Our culture, like just about every culture, has milestones in people’s lives. These can be seen as moments where everything changes. One second a certain set of conditions apply, but now new rules are enforced. In most states, you can legally begin to drive on your 16th birthday, vote on your 18th, and drink when you turn 21.
The same goes for the way laws are defined. Misdemeanors might be crimes, but they are small potatoes. The person who commits such petty offenses is punished, but not nearly as severely as if they turn their hands to felonies. Criminals who confine themselves to misdemeanors can still act as nearly full participants in our society, and they will suffer few penalties later in life if they decide to give up their criminal activities. (At least they will as long as they avoid getting arrested for domestic violence or non-felony drug possession. But the way that these misdemeanor crimes carry many of the same penalties of felonies will have to be left for another time.)
But there is a line that should never be crossed. Commit petty crimes and it is assumed that you might still be able to meet your social obligations, but commit a felony and it is assumed that you are irredeemable. This is hardly a secret, as many of the criminals I have encountered are usually careful to keep from crossing that line.

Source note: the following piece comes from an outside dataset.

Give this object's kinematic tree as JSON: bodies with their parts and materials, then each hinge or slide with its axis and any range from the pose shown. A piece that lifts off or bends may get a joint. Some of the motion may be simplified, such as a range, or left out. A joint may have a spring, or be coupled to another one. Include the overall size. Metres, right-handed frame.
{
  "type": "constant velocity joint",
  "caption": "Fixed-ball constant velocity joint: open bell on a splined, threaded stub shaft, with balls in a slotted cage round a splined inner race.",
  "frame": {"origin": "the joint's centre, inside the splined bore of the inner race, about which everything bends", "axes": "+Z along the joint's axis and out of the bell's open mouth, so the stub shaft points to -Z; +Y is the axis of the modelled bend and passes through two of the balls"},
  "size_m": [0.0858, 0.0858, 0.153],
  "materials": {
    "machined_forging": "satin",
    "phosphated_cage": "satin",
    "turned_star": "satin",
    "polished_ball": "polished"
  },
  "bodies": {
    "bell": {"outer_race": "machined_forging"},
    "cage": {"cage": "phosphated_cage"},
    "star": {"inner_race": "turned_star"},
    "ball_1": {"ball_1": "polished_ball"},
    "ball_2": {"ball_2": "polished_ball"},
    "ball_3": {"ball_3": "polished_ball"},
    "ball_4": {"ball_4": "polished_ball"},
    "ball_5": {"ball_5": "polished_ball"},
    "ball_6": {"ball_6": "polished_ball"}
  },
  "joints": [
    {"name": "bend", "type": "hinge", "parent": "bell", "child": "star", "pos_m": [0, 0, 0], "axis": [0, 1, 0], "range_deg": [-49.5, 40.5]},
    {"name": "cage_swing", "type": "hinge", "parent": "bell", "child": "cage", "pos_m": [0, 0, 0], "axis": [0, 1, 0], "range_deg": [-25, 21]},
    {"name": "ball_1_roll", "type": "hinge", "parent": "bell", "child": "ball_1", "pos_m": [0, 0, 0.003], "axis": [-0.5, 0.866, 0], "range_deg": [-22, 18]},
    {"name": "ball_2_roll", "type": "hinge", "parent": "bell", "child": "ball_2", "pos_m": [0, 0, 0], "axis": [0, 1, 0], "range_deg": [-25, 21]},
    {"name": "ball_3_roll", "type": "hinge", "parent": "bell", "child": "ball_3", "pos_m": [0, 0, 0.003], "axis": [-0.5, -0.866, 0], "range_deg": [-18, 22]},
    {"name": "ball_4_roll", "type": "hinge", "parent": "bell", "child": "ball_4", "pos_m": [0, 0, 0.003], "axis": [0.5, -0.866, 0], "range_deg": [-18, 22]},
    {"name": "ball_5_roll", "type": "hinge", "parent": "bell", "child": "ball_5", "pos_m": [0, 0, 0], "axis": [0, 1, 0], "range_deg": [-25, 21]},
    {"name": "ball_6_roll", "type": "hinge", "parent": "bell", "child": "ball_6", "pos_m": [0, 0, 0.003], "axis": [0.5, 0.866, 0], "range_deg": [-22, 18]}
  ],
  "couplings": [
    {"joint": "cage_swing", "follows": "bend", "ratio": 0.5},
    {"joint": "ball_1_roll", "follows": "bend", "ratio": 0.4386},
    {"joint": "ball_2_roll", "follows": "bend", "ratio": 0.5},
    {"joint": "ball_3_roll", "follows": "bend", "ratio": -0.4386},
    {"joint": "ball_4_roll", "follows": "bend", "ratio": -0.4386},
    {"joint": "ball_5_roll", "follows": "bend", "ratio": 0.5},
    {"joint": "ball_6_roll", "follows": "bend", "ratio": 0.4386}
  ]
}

Speaking as someone who has actually held a law enforcement job, I can attest that you would have to go far and wide to find a felon who was a law abiding citizen and then, one day for whatever reason, they just up and decided that it was time to go and commit a major crime.
The vast majority work their way up to it, gaining confidence through years of having the courts hand down small punishments for petty offenses, before finally taking the plunge. Barring felons from owning firearms does not mean that it is a sudden or hasty event in the light of the past history of most of them. If someone is interested in holding an opinion on this subject, then they are not being reasonable if they refuse to consider the track record of the people under discussion.

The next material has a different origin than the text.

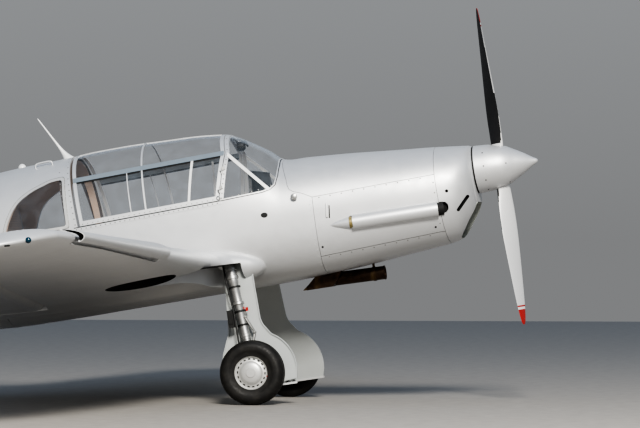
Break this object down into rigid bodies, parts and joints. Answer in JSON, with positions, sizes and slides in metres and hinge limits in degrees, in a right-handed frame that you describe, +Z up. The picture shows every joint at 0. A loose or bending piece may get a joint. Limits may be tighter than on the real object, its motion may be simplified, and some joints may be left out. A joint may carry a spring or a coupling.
{
  "type": "light touring monoplane",
  "caption": "Low-wing touring monoplane with a glazed cabin, leading edge slats, flaps, folding main wheels parked down and a swivelling tail wheel.",
  "frame": {"origin": "centre of the bounding box's footprint, on the floor that the three wheels stand on", "axes": "+X is towards the nose along the floor, +Y is port (the span), +Z is up; the machine sits nose up by 8.6 degrees on its tail wheel"},
  "size_m": [8.2596, 10.5, 2.9394],
  "materials": {
    "silver_paint": "satin",
    "grey_paint": "satin",
    "bare_metal": "satin",
    "burnt_metal": "matte",
    "clear_glass": "gloss",
    "tyre_rubber": "matte",
    "black_plastic": "matte",
    "blade_paint": "satin",
    "lining": "matte",
    "seat_cover": "matte"
  },
  "bodies": {
    "airframe": {"nose_cowl": "silver_paint", "top_cowl": "silver_paint", "side_cowl_right": "silver_paint", "side_cowl_left": "silver_paint", "lower_cowl": "silver_paint", "engine_block": "burnt_metal", "firewall": "bare_metal", "exhaust_spout": "burnt_metal", "exhaust_pipe": "burnt_metal", "cabin_tub": "silver_paint", "canopy_frame": "silver_paint", "windscreen_glass": "clear_glass", "quarter_window_right": "clear_glass", "quarter_window_left": "clear_glass", "tail_cone": "silver_paint", "rear_bulkhead": "lining", "cabin_floor": "grey_paint", "instrument_panel": "black_plastic", "front_seat_right": "seat_cover", "front_seat_left": "seat_cover", "rear_bench": "seat_cover", "control_columns": "bare_metal", "wing_right": "silver_paint", "wing_left": "silver_paint", "gear_leg_right": "bare_metal", "gear_leg_left": "bare_metal", "gear_cover_right": "grey_paint", "gear_cover_left": "grey_paint", "fin": "silver_paint", "tailplane": "silver_paint", "tail_strut_right": "silver_paint", "tail_strut_left": "silver_paint", "antenna": "bare_metal", "pitot_tube": "bare_metal"},
    "propeller": {"spinner": "silver_paint", "propeller_hub": "bare_metal", "blade_upper": "blade_paint", "blade_lower": "blade_paint"},
    "wheel_right": {"wheel_hub_right": "bare_metal", "tyre_right": "tyre_rubber"},
    "wheel_left": {"wheel_hub_left": "bare_metal", "tyre_left": "tyre_rubber"},
    "tail_fork": {"tail_fork": "grey_paint"},
    "tail_wheel": {"tail_hub": "bare_metal", "tail_tyre": "tyre_rubber"},
    "door_right": {"door_frame_right": "silver_paint", "door_glass_right": "clear_glass"},
    "door_left": {"door_frame_left": "silver_paint", "door_glass_left": "clear_glass"},
    "aileron_right": {"aileron_right": "silver_paint"},
    "aileron_left": {"aileron_left": "silver_paint"},
    "flap_right": {"flap_right": "silver_paint"},
    "flap_left": {"flap_left": "silver_paint"},
    "slat_right": {"slat_right": "silver_paint"},
    "slat_left": {"slat_left": "silver_paint"},
    "rudder": {"rudder": "silver_paint"},
    "elevator": {"elevator": "silver_paint"}
  },
  "joints": [
    {"name": "propeller_spin", "type": "hinge", "parent": "airframe", "child": "propeller", "pos_m": [3.848, 0, 1.76012], "axis": [0.9888, 0, 0.1495], "continuous": true},
    {"name": "wheel_right", "type": "hinge", "parent": "airframe", "child": "wheel_right", "pos_m": [2.11826, -0.8, 0.23734], "axis": [0, 1, 0], "continuous": true},
    {"name": "wheel_left", "type": "hinge", "parent": "airframe", "child": "wheel_left", "pos_m": [2.11826, 0.8, 0.23734], "axis": [0, 1, 0], "continuous": true},
    {"name": "tail_swivel", "type": "hinge", "parent": "airframe", "child": "tail_fork", "pos_m": [-2.92262, 0, 0.15178], "axis": [0, 0, 1], "range_deg": [-45, 45]},
    {"name": "tail_wheel", "type": "hinge", "parent": "tail_fork", "child": "tail_wheel", "pos_m": [-3.07093, 0, 0.12935], "axis": [0, 1, 0], "continuous": true},
    {"name": "door_right", "type": "hinge", "parent": "airframe", "child": "door_right", "pos_m": [1.81889, -0.51451, 1.58473], "axis": [0.0368, 0.3418, 0.9391], "range_deg": [0, 100]},
    {"name": "door_left", "type": "hinge", "parent": "airframe", "child": "door_left", "pos_m": [1.81889, 0.51451, 1.58473], "axis": [-0.0368, 0.3418, -0.9391], "range_deg": [0, 100]},
    {"name": "aileron_right", "type": "hinge", "parent": "airframe", "child": "aileron_right", "pos_m": [0.63568, -3.735, 1.00162], "axis": [-0.0991, 0.9931, -0.0625], "range_deg": [-22, 22]},
    {"name": "aileron_left", "type": "hinge", "parent": "airframe", "child": "aileron_left", "pos_m": [0.63568, 3.735, 1.00162], "axis": [0.0991, 0.9931, 0.0625], "range_deg": [-22, 22]},
    {"name": "flap_right", "type": "hinge", "parent": "airframe", "child": "flap_right", "pos_m": [0.5157, -1.66, 0.85847], "axis": [0.074, -0.9934, 0.0882], "range_deg": [0, 40]},
    {"name": "flap_left", "type": "hinge", "parent": "airframe", "child": "flap_left", "pos_m": [0.5157, 1.66, 0.85847], "axis": [-0.074, -0.9934, -0.0882], "range_deg": [0, 40]},
    {"name": "slat_right", "type": "slide", "parent": "airframe", "child": "slat_right", "axis": [0.9888, 0, 0.1495], "range_m": [-0.056, 0]},
    {"name": "slat_left", "type": "slide", "parent": "airframe", "child": "slat_left", "axis": [0.9888, 0, 0.1495], "range_m": [-0.056, 0]},
    {"name": "rudder", "type": "hinge", "parent": "airframe", "child": "rudder", "pos_m": [-3.45433, 0, 0.95916], "axis": [-0.1495, 0, 0.9888], "range_deg": [-28, 28]},
    {"name": "elevator", "type": "hinge", "parent": "airframe", "child": "elevator", "pos_m": [-3.36954, 0, 0.93355], "axis": [0, 1, 0], "range_deg": [-20, 25]}
  ],
  "couplings": [
    {"joint": "aileron_left", "follows": "aileron_right", "ratio": -1},
    {"joint": "flap_left", "follows": "flap_right", "ratio": 1}
  ]
}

Another factor to take under consideration is the recidivism rates of convicted felons. The majority quickly fall back into their old behaviors, causing a great deal of misery for those of us who walk the straight and narrow.

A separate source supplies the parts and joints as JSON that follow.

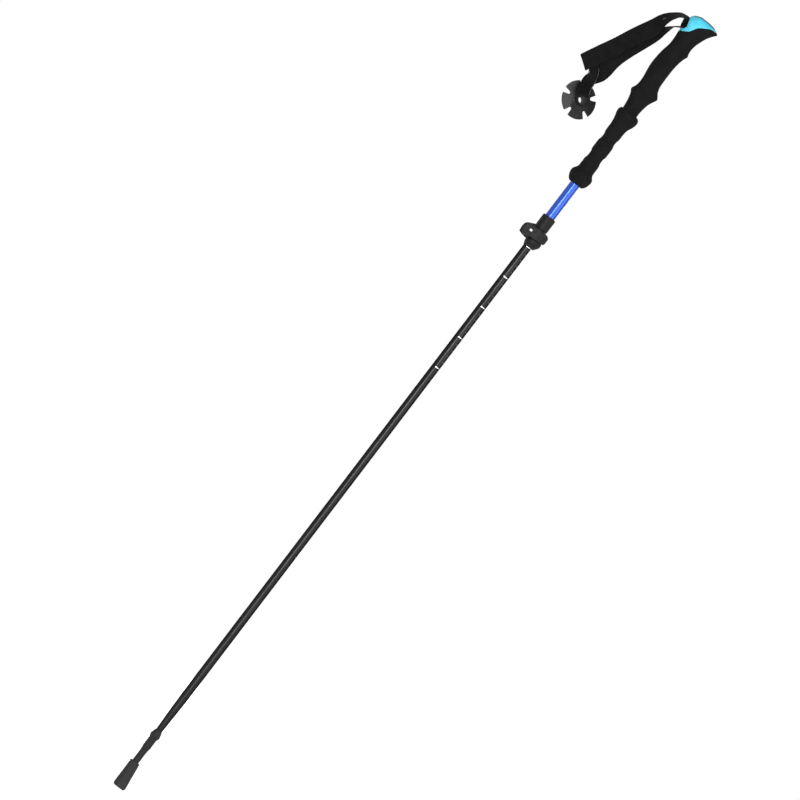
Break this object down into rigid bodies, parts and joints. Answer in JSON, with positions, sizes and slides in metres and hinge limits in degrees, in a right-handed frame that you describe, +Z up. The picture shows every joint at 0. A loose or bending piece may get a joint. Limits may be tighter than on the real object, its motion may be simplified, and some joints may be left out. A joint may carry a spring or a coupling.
{
  "type": "trail running pole",
  "caption": "Adjustable trail running pole with a lever lock, long shaped foam grip, blue cap, wrist strap, stowed snow basket and rubber foot.",
  "frame": {"origin": "on the floor under the rubber foot, on the pole's own axis, with the pole upright", "axes": "+Z up along the pole from the foot to the cap; +X forward, the way the cap's beak points; -X back, where the wrist strap hangs; +Y to the left of a walker who faces +X"},
  "size_m": [0.13, 0.0342, 1.2803],
  "materials": {
    "foot_rubber": "moulded black rubber, matte",
    "carbide": "ground hard metal",
    "steel": "plain steel, satin",
    "blackened_steel": "blackened steel, satin",
    "tip_plastic": "moulded black plastic, satin",
    "black_anodised": "black anodised tube, satin",
    "blue_anodised": "blue anodised tube, glossy",
    "lock_plastic": "moulded black plastic, satin",
    "eva_foam": "moulded black closed-cell foam, matte",
    "cap_blue": "moulded light blue plastic, satin",
    "soft_black": "soft moulded black, matte",
    "black_webbing": "woven black webbing",
    "black_elastic": "braided black elastic cord",
    "basket_plastic": "moulded black plastic, satin"
  },
  "bodies": {
    "handle": {"upper_tube": "blue_anodised", "tube_top_plug": "tip_plastic", "lock_body": "lock_plastic", "tension_bolt": "steel", "lock_washer": "steel", "lever_pin": "steel", "grip_lower": "eva_foam", "grip_upper": "eva_foam", "top_cap": "cap_blue", "crest_pad": "soft_black", "cap_screw": "steel", "strap_pin": "steel", "strap_anchor_loop": "black_webbing"},
    "shaft": {"lower_shaft": "black_anodised", "shaft_guide_plug": "tip_plastic", "tip_ferrule": "tip_plastic", "tip_holder": "steel", "carbide_tip": "carbide"},
    "foot": {"rubber_foot": "foot_rubber"},
    "lever": {"lock_lever": "lock_plastic"},
    "nut": {"adjusting_nut": "blackened_steel"},
    "strap": {"strap_outer_band": "black_webbing", "strap_inner_band": "black_webbing", "strap_tail": "black_webbing", "basket_keeper": "black_elastic"},
    "basket": {"basket": "basket_plastic"}
  },
  "joints": [
    {"name": "shaft_slide", "type": "slide", "parent": "handle", "child": "shaft", "axis": [0, 0, 1], "range_m": [0, 0.2]},
    {"name": "foot_pull", "type": "slide", "parent": "shaft", "child": "foot", "axis": [0, 0, -1], "range_m": [0, 0.045]},
    {"name": "lever_swing", "type": "hinge", "parent": "handle", "child": "lever", "pos_m": [-0.0178, -0.0095, 0.916], "axis": [0, 0, -1], "range_deg": [0, 95]},
    {"name": "nut_turn", "type": "hinge", "parent": "handle", "child": "nut", "pos_m": [-0.0178, 0, 0.916], "axis": [0, 1, 0], "continuous": true},
    {"name": "strap_lift", "type": "hinge", "parent": "handle", "child": "strap", "pos_m": [-0.0123, 0, 1.2711], "axis": [0, 1, 0], "range_deg": [0, 60]},
    {"name": "basket_swing", "type": "hinge", "parent": "strap", "child": "basket", "pos_m": [-0.0638, -0.002, 1.0947], "axis": [0.3735, -0.8829, 0.2844], "range_deg": [-5, 5]}
  ]
}
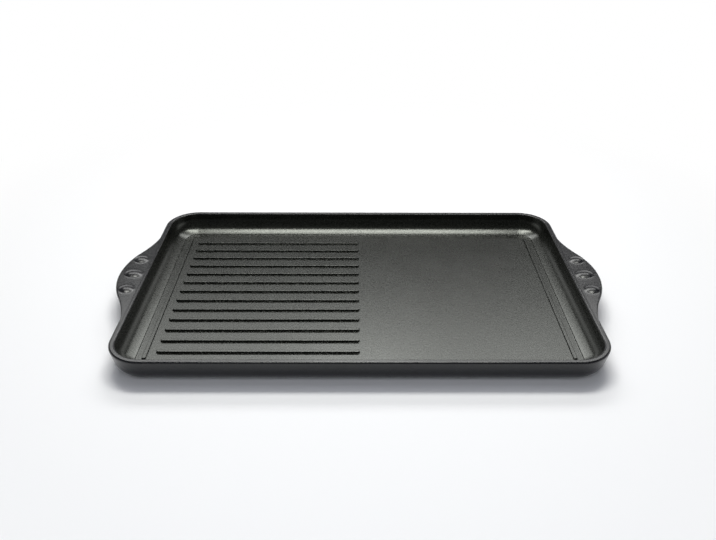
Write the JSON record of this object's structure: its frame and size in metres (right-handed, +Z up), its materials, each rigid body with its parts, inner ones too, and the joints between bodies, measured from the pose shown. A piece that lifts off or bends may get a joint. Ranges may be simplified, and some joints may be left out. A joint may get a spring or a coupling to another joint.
{
  "type": "griddle plate",
  "caption": "Rectangular cast griddle tray with a low rounded wall, raised grill ribs on one half, a flat cooking half, and a flat ear handle on each short side.",
  "frame": {"origin": "middle of the sole, on the surface that the plate stands on", "axes": "+X along the length, towards the flat cooking half; +Y away from the user; +Z up, out of the open tray"},
  "size_m": [0.4726, 0.2792, 0.0276],
  "materials": {
    "cooking_coating": "cast aluminium under a dark charcoal non-stick coating, fine grain, satin",
    "body_coating": "cast aluminium under the same charcoal coating, smoother, satin"
  },
  "bodies": {
    "root": {"floor": "cooking_coating", "rim_wall": "body_coating", "left_handle": "body_coating", "right_handle": "body_coating", "left_fence_rib": "cooking_coating", "right_fence_rib": "cooking_coating", "grill_rib_01": "cooking_coating", "grill_rib_02": "cooking_coating", "grill_rib_03": "cooking_coating", "grill_rib_04": "cooking_coating", "grill_rib_05": "cooking_coating", "grill_rib_06": "cooking_coating", "grill_rib_07": "cooking_coating", "grill_rib_08": "cooking_coating", "grill_rib_09": "cooking_coating", "grill_rib_10": "cooking_coating", "grill_rib_11": "cooking_coating", "grill_rib_12": "cooking_coating", "grill_rib_13": "cooking_coating"}
  },
  "joints": []
}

“Of the 272,111 persons released from prisons in 15 States in 1994, an estimated 67.5% were rearrested for a felony or serious misdemeanor within 3 years, 46.9% were reconvicted, and 25.4% resentenced to prison for a new crime. The 272,111 offenders discharged in 1994 accounted for nearly 4,877,000 arrest charges over their recorded careers.”
So most of these people will go on to cause even more damage to innocent people after they are released from prison. They will do it again, and again, and again. How is it a good idea to allow these people to legally arm themselves?
The US criminal justice system is designed to give people as many chances to be productive members of society as possible, but there are limits. A criminal who sticks to petty offenses can still get their life on track if they simply avoid committing any more crimes, but it is different the instant they are convicted of a felony. At that point, the criminal is considered to be too destructive to society at large, and many of their rights are suspended.
Considering the damage of which they are capable, as well as how the majority continue to commit crimes even though they have been punished in the past, it seems obvious to me that barring felons from possessing firearms is a good idea. True, they will get them anyway through theft or the black market. But the fact that possession will add more time they are locked up and away from innocent victims is a good thing in my estimation.